13 de maio de 2008
N° 15600 - Moacyr Scliar
Israel, 60 anos
Anos atrás, num encontro de escritores realizado em Israel, Judith e eu tomamos o café da manhã com Shimon Peres. Hoje presidente de Israel, naquela ocasião Peres estava no limbo político, não ocupava cargo algum.
Perguntei a que atribuía a recente derrota do Partido Trabalhista, do qual era líder, nas eleições que resultariam na indicação do primeiro-ministro. Peres pousou a xícara de café, pensou um momento e disse: "Perdemos porque nos acomodamos, porque paramos de lutar por nossas idéias".
Que idéias eram essas, e que importância tinham, no momento não interessa. O que me impressionou, e continua me impressionando, foi a notável franqueza daquele homem. Afinal, eu não passava de um desconhecido, e ele podia ter me respondido com uma frase qualquer, tipo "política tem dessas coisas".
Mas não, Peres disse o que julgava ser a verdade, e isto revelava uma dimensão moral, a mesma dimensão moral que agora aparece na sua mensagem presidencial sobre o Dia da Independência de Israel (amanhã, 14 de maio) e que está circulando na Internet. Diz Peres: "Praticamente surgido das cinzas dos horrores inenarráveis do Holocausto, Israel vem lutando pela sua sobrevivência.
Mas conseguimos transformar o sonho de um lar para o povo judeu em realidade: criamos uma democracia-modelo, um sistema judiciário independente e nos colocamos na vanguarda de áreas como ciência e tecnologia, medicina e agricultura.
Alcançamos a paz com o Egito e a Jordânia e esperamos que as negociações de paz com os palestinos tragam frutos. Devemos nos ater aos valores legítimos ditados pelos nossos profetas, um legado que uniu o povo judeu através dos tempos".
É muito interessante que Peres tenha mencionado os profetas bíblicos. Porque essas singulares figuras faziam exatamente o que ele fez naquele café da manhã: diziam a verdade, por dolorosa que fosse.
E a verdade, ao fim e ao cabo, é a grande defesa de seres humanos, de povos e de países. Israel é um triunfo, como diz Peres? Sem dúvida.
É impressionante o que aquele povo conseguiu num país minúsculo, carente de recursos naturais - nem água tem - rodeado de inimigos que a todo instante prometem "varrê-lo do mapa". Se Israel sobreviveu foi exatamente porque corresponde aos valores mais profundos e mais autênticos não do só judaísmo, mas da humanidade.

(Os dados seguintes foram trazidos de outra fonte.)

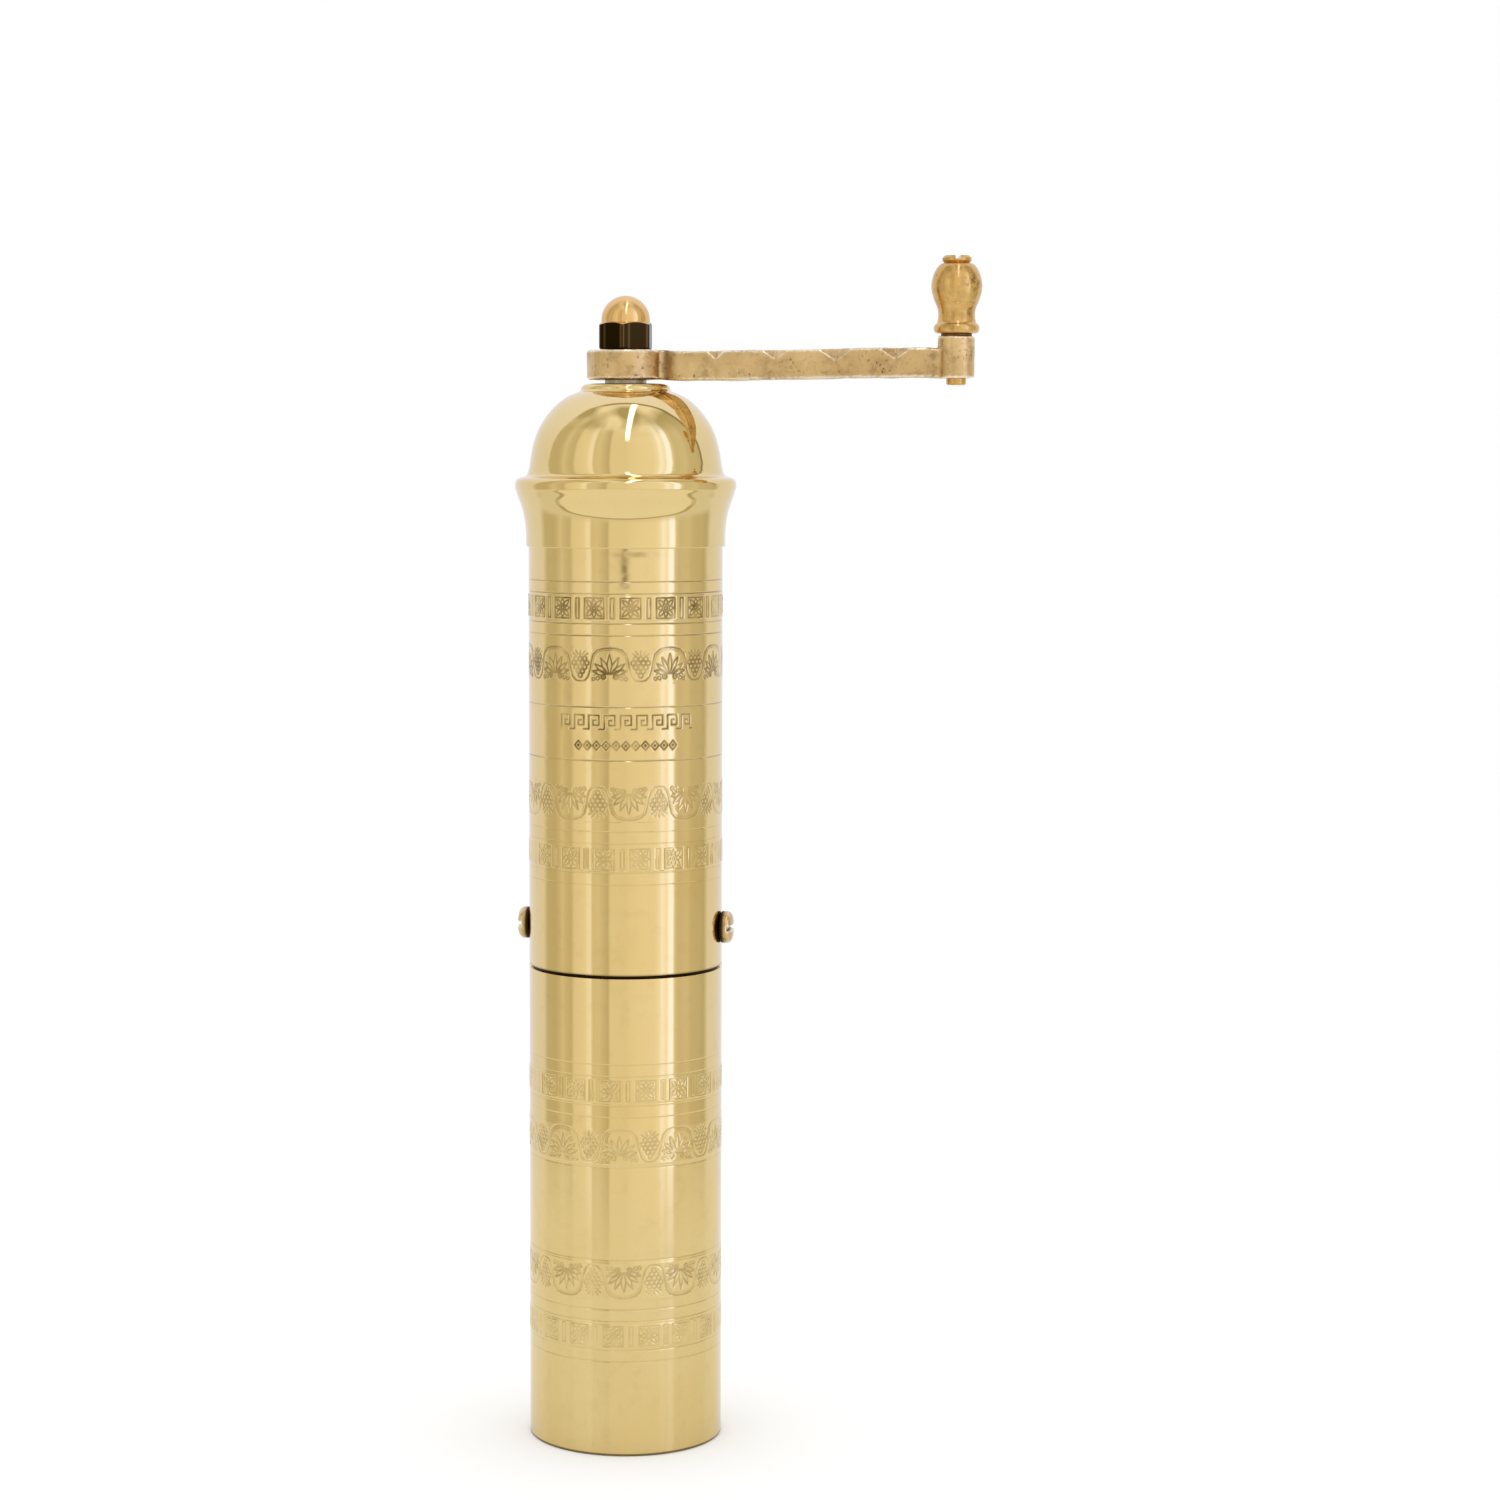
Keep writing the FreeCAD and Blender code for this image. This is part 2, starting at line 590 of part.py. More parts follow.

Cometeram erros, os sucessivos governos de Israel? Cometeram erros, sim. Tardaram a reconhecer a identidade palestina e as legítimas aspirações de um grupo humano que tem muito em comum com os israelenses, além do parentesco étnico.
Por outro lado, criaram colônias entregues a fanáticos religiosos que são uma constante dor de cabeça. Isto resultou de previsões equivocadas. Nem todos são profetas.
Queixas e acusações à parte, Israel tem muito a celebrar no seu 60º aniversário. E o presidente Peres, herdeiro de grandes tradições do judaísmo, soube dizê-lo melhor do que ninguém.
Muitos setores do movimento negro não dão importância à Lei Áurea promulgada há exatos 120 anos. Mas se outra utilidade não tiver serve para lembrar que o Brasil foi o último país a abolir a escravatura. Uma dívida que ainda não foi totalmente paga.